オクウィ・エンヴェゾー、ハウス・デア・クンストの新ディレクターに就任

ミュンヘンのアートセンター、ハウス・デア・クンスト(芸術の家)はテート・モダンのディレクターに今年4月より就任するクリス・デルコンの後任として、オクウィ・エンヴェゾーを新ディレクターに据えることを決定した。

2011年10月より新ディレクターに就任するエンヴェゾーは、2009年までサンフランシスコ・アート・インスティチュート(SFAI)の副学長および人文科学部長を務め、現在はニューヨークの国際写真センター(ICP)にて客員キュレーターを務め、2012年9月に予定されている同センターでの「The Rise and Fall of Apartheid」展のキュレーションを手掛ける。過去にドクメンタ11(2002、ドイツ、カッセル)、第7回光州ビエンナーレ(2007、韓国)のアーティスティックディレクターを務めたほか、国際的な展覧会のキュレーションを数多く手掛けている。また、2012年のパリのラ・トリエンナーレのチーフ・キュレーター、2011年のダブリン・コンテンポラリーのアドヴァイザリーキュレーターの就任も決定している。

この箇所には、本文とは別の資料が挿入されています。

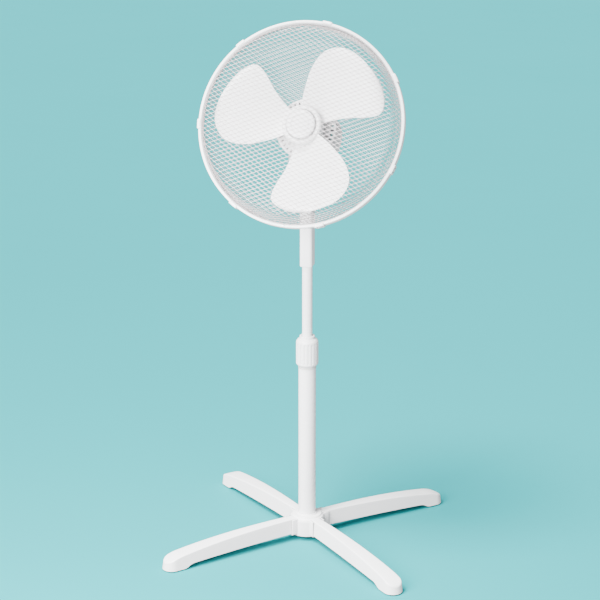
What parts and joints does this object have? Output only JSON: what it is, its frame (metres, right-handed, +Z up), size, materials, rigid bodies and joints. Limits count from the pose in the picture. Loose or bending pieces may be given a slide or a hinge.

ハウス・デア・クンストはナチス時代にヒトラーが第三帝国の象徴的な建物として、彼が標榜する「ドイツ美術」を見せるプロバガンダの中心地であったという負の歴史を背負っているため(館内では現在もその歴史についての展示が常設されている)、戦後、脱ナチスをかかげた展覧会を数多く行ってきた。ピカソの「ゲルニカ」の展示もそのひとつであり、脱ナショナリズムの一環として多くの国際的な美術を積極的に紹介した。現代においてもその文脈はつづいており、2003年にトロントのユダヤ人コレクター、イデッサ・ヘンデルが自らのコレクションを自らのキュレーションで行った『Partners』展は、こうした文脈で行われた優れた展覧会であった。

こうした象徴的なハウス・デア・クンストに、非欧米人であり、これまでポスト植民地主義のあり方を展覧会を通して考察してきた、オクウィ・エンヴェゾーが就任することは大きな意味を持つ。ヨーロッパ中心であった美術史における新たな一歩として期待される。